Lubrication formulation is a compromise. No one type or blend of oil is best at every type of lubrication regime. A synthetic can be formulated with additive packages to simulate and exceed what a mineral oil can do in terms of hydro lubrication modes. But you can not change the fact that its basic make up is homogenized. Its only as good as long as it stays together in other words. Synthetics long chain molecules shear and do not go back together well. When this happens they drop the additive package molecule that was bonded to it. 5K later the oil is thin, less viscous . The contaminants fall out of suspension, and it separates into its root elements once again.

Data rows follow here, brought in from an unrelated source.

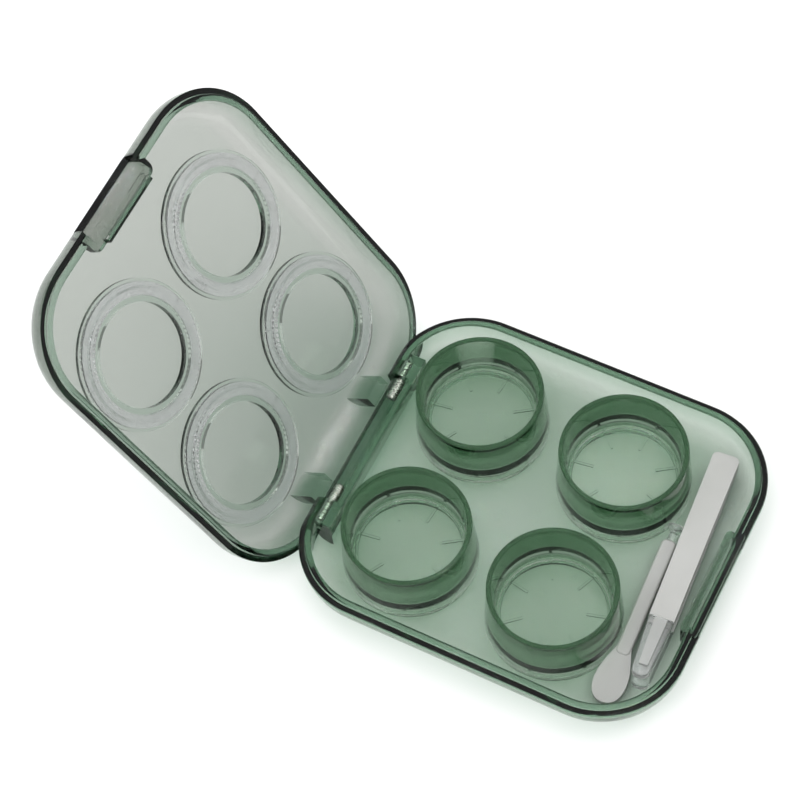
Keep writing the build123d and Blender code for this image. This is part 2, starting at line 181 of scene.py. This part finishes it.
def clear_silicone(name, tint, roughness):
    """Nearly clear soft silicone with a milky haze."""
    material, shader, output = new_material(name)
    tree = material.node_tree
    shader.inputs["Transmission Weight"].default_value = silicone_clearness
    shader.inputs["IOR"].default_value = silicone_ior
    cloud = noise(material, scale=60, detail=2)
    tree.links.new(
        two_tones(material, cloud, dark=dimmed(tint, 0.95), light=tint), shader.inputs["Base Color"]
    )
    haze = noise(material, scale=40, detail=1)
    tree.links.new(
        spread(material, haze, low=0.9 * roughness, high=1.1 * roughness),
        shader.inputs["Roughness"],
    )
    ripple = noise(material, scale=30, detail=1)
    bump(material, shader, ripple, height=0.00002, strength=0.03)
    lets_lamps_through(material, shader, output, dimmed(tint, 0.98))
    return material


def milky_plastic(name, let_through):
    """White polypropylene that lets a share of the light through."""
    material, shader, _ = new_material(name)
    tree = material.node_tree
    tone = noise(material, scale=60, detail=3)
    tree.links.new(
        two_tones(material, tone, dark=milky_dark, light=milky_light), shader.inputs["Base Color"]
    )
    shader.inputs["Subsurface Weight"].default_value = milky_scatter
    shader.inputs["Subsurface Radius"].default_value = (1.0, 1.0, 1.0)
    shader.inputs["Subsurface Scale"].default_value = milky_depth
    shader.inputs["Transmission Weight"].default_value = let_through
    shader.inputs["IOR"].default_value = plastic_ior
    haze = noise(material, scale=300)
    tree.links.new(spread(material, haze, low=0.28, high=0.42), shader.inputs["Roughness"])
    grain = noise(material, scale=1500, detail=2)
    bump(material, shader, grain, height=0.00002, strength=0.2)
    return material


def ground_steel(name):
    """Short pins with grinding marks round them."""
    material, shader, _ = new_material(name)
    tree = material.node_tree
    shader.inputs["Metallic"].default_value = 1.0
    marks = noise(material, scale=900, detail=3, stretch=(6, 1, 1))
    tree.links.new(
        two_tones(material, marks, dark=steel_dark, light=steel_light), shader.inputs["Base Color"]
    )
    tree.links.new(spread(material, marks, low=0.20, high=0.36), shader.inputs["Roughness"])
    bump(material, shader, marks, height=0.00001, strength=0.3)
    return material


def paint_nodes():
    """Every CAD node takes the material of its slot in the record, or one of its own; the lid's is
    the shell plastic with a darker tint, which is painted shade.
    """
    own_finishes = {
        "lid_shell": "lid_green_painted_shade",
        "inserter_handle": "frosted_plastic",
    }
    materials = {
        "shell_green": tinted_clear_plastic(
            "shell_green", tint=(0.735, 0.745, 0.72), kept=(0.16, 0.48, 0.27),
            density=185, shadow=(0.98, 0.99, 0.98),
        ),
        # the lid is the same plastic as the shell, with a darker tint: painted shade for the shaded
        # floor seen through it
        "lid_green_painted_shade": tinted_clear_plastic(
            "lid_green_painted_shade", tint=(0.565, 0.55, 0.54), kept=(0.14, 0.46, 0.26),
            density=165, shadow=(0.98, 0.985, 0.98),
        ),
        "cup_green": tinted_clear_plastic(
            "cup_green", tint=(0.99, 0.995, 0.98), kept=(0.16, 0.45, 0.22),
            density=150, shadow=(0.99, 0.995, 0.99),
        ),
        "seal_silicone": clear_silicone(
            "seal_silicone", tint=(0.975, 0.97, 1.0), roughness=0.18
        ),
        "pin_steel": ground_steel("pin_steel"),
        "milky_plastic": milky_plastic("milky_plastic", let_through=0.18),
        "frosted_plastic": milky_plastic("frosted_plastic", let_through=0.32),
        "soft_silicone": clear_silicone(
            "soft_silicone", tint=(0.97, 0.98, 0.98), roughness=0.20
        ),
    }
    for subpart in frame["record"]["subparts"]:
        node = frame["nodes"][subpart["node"]]
        node.data.materials.clear()
        finish = own_finishes.get(subpart["node"], subpart["material_slot"])
        node.data.materials.append(materials[finish])


def smooth_seals():
    """The seals are clear, so the facets of their mesh would show: subdivisions round them off."""
    for name, node in frame["nodes"].items():
        if name.startswith("lid_seal"):
            rounder = node.modifiers.new("rounder", "SUBSURF")
            rounder.levels = seal_subdivisions
            rounder.render_levels = seal_subdivisions


def lay_floor():
    """A plain white floor, and an even white room above it."""
    mesh = bpy.data.meshes.new("floor")
    corners = [(-1, -1), (1, -1), (1, 1), (-1, 1)]
    points = [(x * floor_half, y * floor_half, -floor_gap) for x, y in corners]
    mesh.from_pydata(points, [], [(0, 1, 2, 3)])
    floor = bpy.data.objects.new("floor", mesh)
    bpy.context.scene.collection.objects.link(floor)
    material, shader, _ = new_material("white_floor")
    shader.inputs["Base Color"].default_value = (floor_white, floor_white, floor_white, 1)
    shader.inputs["Roughness"].default_value = floor_roughness
    mesh.materials.append(material)
    world = bpy.data.worlds.new("white_room")
    world.use_nodes = True
    room = world.node_tree.nodes["Background"]
    room.inputs["Color"].default_value = (1, 1, 1, 1)
    room.inputs["Strength"].default_value = room_light
    bpy.context.scene.world = world


def hang_softboxes():
    """Large soft lamps, aimed at the middle of the case."""
    middle = (cad_box[0] + cad_box[1]) / 2
    for name, (place, width, height, power) in softboxes.items():
        lamp = bpy.data.lights.new(name, "AREA")
        lamp.shape = "RECTANGLE"
        lamp.size = width
        lamp.size_y = height
        lamp.energy = power
        # bounced rays can't see a lamp through clear plastic, so no light is shared with them
        lamp.cycles.use_multiple_importance_sampling = False
        lamp_object = bpy.data.objects.new(name, lamp)
        lamp_object.location = place
        aim = middle - Vector(place)
        lamp_object.rotation_euler = aim.to_track_quat("-Z", "Y").to_euler()
        bpy.context.scene.collection.objects.link(lamp_object)


def place_camera():
    """The camera, turned about the point that it looks at."""
    azimuth, elevation, roll = (
        math.radians(angle) for angle in (camera_azimuth, camera_elevation, camera_roll)
    )
    forward = Vector((
        -math.sin(azimuth) * math.cos(elevation),
        math.cos(azimuth) * math.cos(elevation),
        -math.sin(elevation),
    ))
    level = Vector((math.cos(azimuth), math.sin(azimuth), 0))
    upright = level.cross(forward)
    right = math.cos(roll) * level + math.sin(roll) * upright
    up = math.cos(roll) * upright - math.sin(roll) * level
    data = bpy.data.cameras.new("camera")
    data.lens = camera_lens
    data.sensor_width = camera_sensor
    data.clip_start = camera_clip
    camera = bpy.data.objects.new("camera", data)
    bpy.context.scene.collection.objects.link(camera)
    turn = Matrix((right, up, -forward)).transposed().to_4x4()
    camera.matrix_world = Matrix.Translation(look_at - camera_distance * forward) @ turn
    bpy.context.scene.camera = camera


paint_nodes()
smooth_seals()
lay_floor()
hang_softboxes()
place_camera()

scene = bpy.context.scene
scene.view_settings.view_transform = "Standard"
scene.cycles.max_bounces = most_bounces
scene.cycles.transmission_bounces = most_bounces
scene.cycles.transparent_max_bounces = most_clear_layers
# the see-through stand-in already lights what is behind the plastic, so refracted light isn't
# added to it
scene.cycles.caustics_refractive = False
scene.cycles.caustics_reflective = False

bpy.context.view_layer.update()
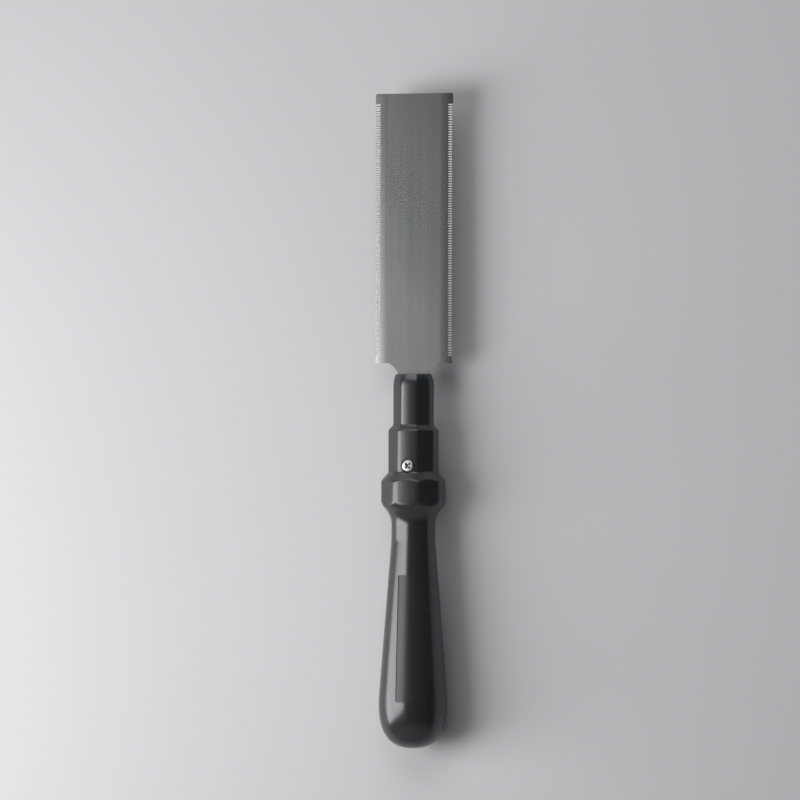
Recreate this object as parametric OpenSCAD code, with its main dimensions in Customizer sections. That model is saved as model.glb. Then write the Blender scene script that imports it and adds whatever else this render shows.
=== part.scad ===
// Flush cut saw: a thin, flexible, double-edged blade that one screw clamps between the two
// moulded halves of a straight handle. The saw lies flat. +Y runs from the handle to the tip
// of the blade, +Z is the side with the screw's head, and Z = 0 is the surface it lies on.

/* [Blade] */
// Width of the blade over the tips of its teeth
blade_w = 31.3; // [28:0.1:34]
// Length of the blade's full width, from its shoulders to its tip
blade_len = 106.3; // [90:0.1:130]
// Thickness of the spring steel
blade_t = 0.4; // [0.35:0.05:0.6]
// Radius of the blade's four outer corners
corner_r = 0.6; // [0.3:0.1:1]
// Distance from the shoulders to the front end of the handle
shoulder_len = 4.2; // [3.8:0.1:4.6]
// Radius of the hollow that leads from each shoulder into the tang
shoulder_r = 7; // [6.9:0.1:8]

/* [Teeth] */
// Distance from one tooth to the next
tooth_pitch = 0.975; // [0.9:0.005:1.4]
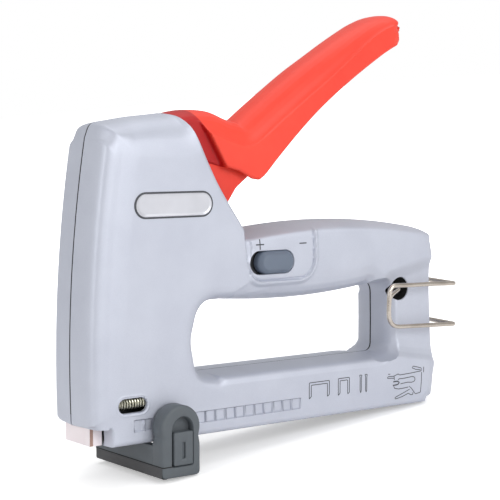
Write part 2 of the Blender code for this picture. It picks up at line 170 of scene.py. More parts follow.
neck = {"colour": (182, 2, 4), "corner": (52.6, 0, 119.2), "slope": (0.856, 0.517),
        "edge": (0.0003, 0.0009)}


# Painted shadow: deeper red on the handle's recessed neck, where shade falls in front of the collar's
# leaning edge
def neckShadowPaint(p, own):
    x = p.node("ShaderNodeSeparateXYZ", {}, [p.spot], "X")
    z = p.node("ShaderNodeSeparateXYZ", {}, [p.spot], "Z")
    corner = toRow(neck["corner"])
    behind = (x - corner[0]) * neck["slope"][0] + (z - corner[2]) * neck["slope"][1]
    return p.node("ShaderNodeMix", {"data_type": "RGBA"},
                  {"Factor": p.ramp(behind, *neck["edge"]), 6: linear(neck["colour"]), 7: own}, 2)


# Drawn or rolled metal: streaks along one axis, and a little tarnish
def metal(name, colour, shade, roughness, along, streak=0.15):
    p = Paint(name, colour, roughness, 1.0)
    stretch = [2500.0, 2500.0, 2500.0]
    stretch["xyz".index(along)] = 60.0
    lines = p.node("ShaderNodeMapping", {}, {"Vector": p.spot, "Scale": stretch})
    lay = p.node("ShaderNodeTexNoise", {}, {"Vector": lines, "Scale": 1.0, "Detail": 3.0})
    tarnish = p.ramp(p.noise(120, 4), 0.35, 0.7)
    p.feed("Base Color", p.blend(tarnish, shade, colour))
    p.feed("Roughness", roughness + 0.12 * (lay - 0.5) + 0.05 * tarnish)
    p.bump(lay, streak, 0.0001)
    return p.material


# Bright plating that also scatters: a steady colour with faint clouds
def plated(name, colour, shade, roughness, metallic):
    p = Paint(name, colour, roughness, metallic)
    p.feed("Base Color", p.blend(p.ramp(p.noise(90, 3), 0.3, 0.7), shade, colour))
    p.feed("Roughness", roughness + 0.06 * (p.noise(400, 3) - 0.5))
    return p.material


# Matt flat colour with a slightly uneven gloss: printing ink, and painted shade in the ladder's cells
def flatInk(name, colour):
    p = Paint(name, colour, 0.55, 0.0)
    p.feed("Roughness", 0.5 + 0.1 * p.noise(600, 2))
    return p.material


paints = {
    "silver": silverPaint(),
    "red": plastic("redPlastic", (238, 62, 44), (230, 56, 38), 0.45, 0.10),
    # this red carries painted shadow, a deeper red, on the handle's recessed neck
    "redWithNeckShadow": plastic("handleRedNeckShadow", (243, 70, 50), (236, 62, 43), 0.45, 0.10, neckShadowPaint),
    "grey": plastic("greyPlastic", (93, 99, 104), (86, 92, 97), 0.50, 0.22),
    # Painted shade: the foot's grey darkened for its base and toe, which lie in shade
    "greyInShade": plastic("greyPlasticPaintedShade", (76, 76, 78), (70, 70, 72), 0.55, 0.22),
    "knob": plastic("knobPlastic", (106, 117, 133), (98, 108, 124), 0.40, 0.10),
    "bright": plated("brightPlate", (246, 236, 239), (238, 228, 231), 0.3, 0.3),
    "brass": plated("browned", (176, 146, 134), (160, 130, 120), 0.35, 0.4),
    "nickel": metal("nickelWire", (214, 205, 195), (192, 182, 172), 0.2, "x", 0.05),
    "steel": metal("oiledSteel", (120, 121, 124), (92, 92, 94), 0.34, "x"),
    "zinc": metal("zincWire", (226, 224, 205), (190, 188, 172), 0.22, "y"),
    "chrome": plated("badgeChrome", (212, 213, 220), (204, 205, 212), 0.3, 0.5),
    "rubber": plastic("blackRubber", (34, 34, 34), (27, 27, 27), 0.75, 0.4),
    "ink": flatInk("darkInk", (66, 68, 74)),
    # painted shade for the edges of the ladder's recessed cells
    "shade": flatInk("paintedGrooveShade", (120, 123, 138)),
}
print("materials made")

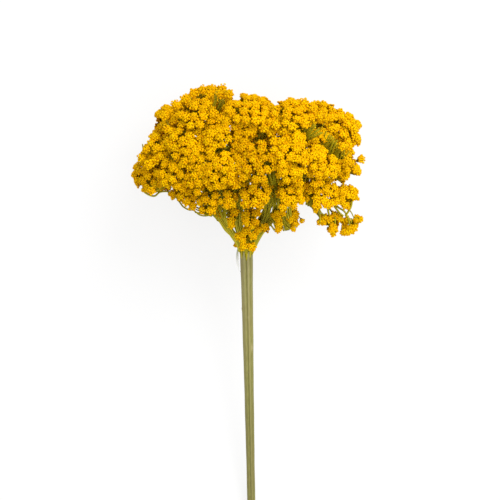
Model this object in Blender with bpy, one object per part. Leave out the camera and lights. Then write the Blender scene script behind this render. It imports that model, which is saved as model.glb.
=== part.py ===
"""A cut stem of golden yarrow, lying on its back on a table.

The grooved stem slopes from its cut end, on the table, up to the crown. Nine branches leave the
crown and fork into stalks, and each stalk carries one domed cluster of flower heads. The clusters
that face the table are pressed flat where they rest on it.

Units are metres and +Z is up. The stem runs along +Y towards the head, and the origin is on the
table, under the middle of the whole flower.
"""

import math
from dataclasses import dataclass

import bmesh
import bpy
from mathutils import Matrix, Vector

MM = 0.001
TOUCH_GAP = 0.3 * MM  # left between two pieces that touch

# The stem, from its cut end to the crown
STEM_SLOPE = math.radians(13.0)
STEM_CUT_Y = -95.5 * MM
STEM_CUT_X = 1.4 * MM
STEM_CUT_RADIUS = 1.75 * MM
CROWN_Y = 23.0 * MM
CROWN_X = -0.9 * MM
CROWN_RADIUS = 2.75 * MM
STEM_RIBS = 9
RIB_HEIGHT = 0.16  # as a share of the stem's radius
RIB_CREASE = 80.0  # degrees
STEM_SWELL = 1.6  # power of the thickening towards the crown
STEM_STATIONS = 9

# The branches and stalks, all round in section
BRANCH_RADIUS = 0.60 * MM
STALK_RADIUS = 0.42 * MM
BRANCH_RING = 2.0 * MM  # from the stem's axis to the feet of the outer branches
BRANCH_TAPER = 0.12  # as a share of the radius
BRANCH_TURN = 0.62  # where a branch starts to run straight to its end, as a share of the way
BRANCH_STATIONS = 8
STALK_STATIONS = 6
STALK_LEAN = 0.38  # how far a stalk keeps its end directions, as a share of its length

# The flower head's outer form, which the clusters' centres follow
HEAD_CENTRE = Vector((0.0, 61.0, 36.5)) * MM
HEAD_HALF = Vector((46.0, 33.0, 32.0)) * MM
PRESSED = 2.0  # power that flattens the half that lies on the table
HUB_RISE = 8.0 * MM  # the clusters face away from this point on the stem's line, above the crown
UNDER_FACE = 0.2  # how far the clusters on the table side turn towards the table
DOME_RISE = 0.60  # a dome's height over its centre, as a share of its mean half width
DOME_FALL = 0.42  # and its depth under its centre
LUMP_HEIGHT = 0.05  # as a share of the dome's radius
LUMP_PITCH = 6.0 * MM
FEWEST_LUMPS = 3
DOME_CREASE = 50.0  # degrees
DOME_MESHES = ((8.0, 16, 9), (5.5, 12, 7), (0.0, 10, 6))  # from half size in mm: segments, rings
REACH_OF_WALLS = 1.3  # domes further apart than this many times their sizes never meet
LINE_POINTS = 40  # points of a branch or stalk that push the domes aside
TABLE = 0.0
LEAST = 1e-6  # of a direction's share, to count as facing something

# The dry bract beside the crown
BRACT_LENGTH = 9.8 * MM
BRACT_WIDTH = 1.1 * MM
BRACT_THICKNESS = 0.35 * MM
BRACT_OFFSET = 3.6 * MM  # from the stem's axis to the bract's
BRACT_DROP = 3.2 * MM  # from the crown to the bract's middle
BRACT_LEAN = math.radians(5.0)  # its tip towards the stem

YELLOW = (0.90, 0.49, 0.01)
GREEN = (0.26, 0.27, 0.07)
STRAW = (0.42, 0.40, 0.24)


@dataclass(frozen=True)
class Branch:
    """A main branch: the place of its foot on the crown, and its end in the head's own directions."""

    name: str
    foot_turn: float | None  # degrees round the stem from +X towards the front; None is the middle
    side: float  # the end's place in mm: along X
    rise: float  # along the stem's line, above the crown
    front: float  # away from the table
    bend: float = 0.30  # how long the branch keeps the stem's direction


@dataclass(frozen=True)
class Cluster:
    """One cluster of flower heads, as seen from above: its dome's centre and half sizes in mm."""

    name: str
    branch: str
    fork: float  # how far along its branch the stalk leaves, from 0 to 1
    x: float
    y: float
    wide: float
    tall: float
    sink: float = 0.0  # how far the centre lies inside the head's outer form
    under: bool = False  # on the half that faces the table
    face: float = 0.45  # how far it turns from straight outwards towards the front


BRANCHES = (
    Branch("branch_middle", None, -1.0, 44.0, 2.0),
    Branch("branch_right", 0.0, 24.0, 33.0, 3.0, 0.2),
    Branch("branch_right_front", 45.0, 16.0, 34.0, 15.0),
    Branch("branch_front", 90.0, 1.0, 22.0, 15.0, 0.2),
    Branch("branch_left_front", 135.0, -13.0, 32.0, 14.0),
    Branch("branch_left", 180.0, -25.0, 32.0, 4.0, 0.08),
    Branch("branch_left_back", 225.0, -18.0, 36.0, -13.0),
    Branch("branch_back", 270.0, 0.0, 38.0, -18.0),
    Branch("branch_right_back", 315.0, 19.0, 36.0, -12.0),
)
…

Mineral oil on the other hand because of its natural randomization will kind of re-bond after shearing. It is so good at this it grabs the dirt, carbon and other stuff and keeps it as well. Thats why old mineral oil is thick when you drain it. It increases in viscosity with shear cycles and contaminants. To simplify things it's kind of like OSB strand board. All the random size chips of wood in OSB give it its strength. You can crack it , bend it and it wants to stay together. its tough stuff, its not the best looking or the most refined, it takes on water, dirt and swells, but its strong. Plywood on the other hand is very smooth, refined, stable and strong till you break it once. Synthetics are great for precise controlled lubrication tasks, where you can formulate a package to achieve a specific engineered situation or event. A Harley engine is far from that, its a controlled disaster at best. It's to dumb for a smart oil. Just change your Dino oil when it's dirty, it will do everything you need.
X2...very well said.
on the other hand...where has the OP gone? He stirs the pot with uneducated and childish comments and has flown the coupe.
Yes, this is all true. Still there are many many studies that compare syn and mineral oils and they all come to about the same conclusion that additives in mineral oils break down faster than in syn oil, especially in the higher heat. The problem with that is the multi-viscosity oils loose their viscosity flexibility and eventually the oil hangs around one viscosity. I observed the test results a few years ago where the life of the additives in mineral oil was about half the life of synthetic. So mineral oils need to be changed more often than synthetic to achieve the same performance and protection.
While I agree oil should be changed when it looks dirty, looks arent always indicative to the additives breakdown. Most research conclusions are about the same in suggesting that mineral oil should to be changed between 1500 and 3000 miles while synthetic is between 3000 and 5000 miles. If you ride in higher temp climates like I do in in Oklahoma, then sooner is better.
My point isnt to suggest that synthetic should be your oil of choice, I am very satisfied with mineral oils. I only use synthetic for the high heat.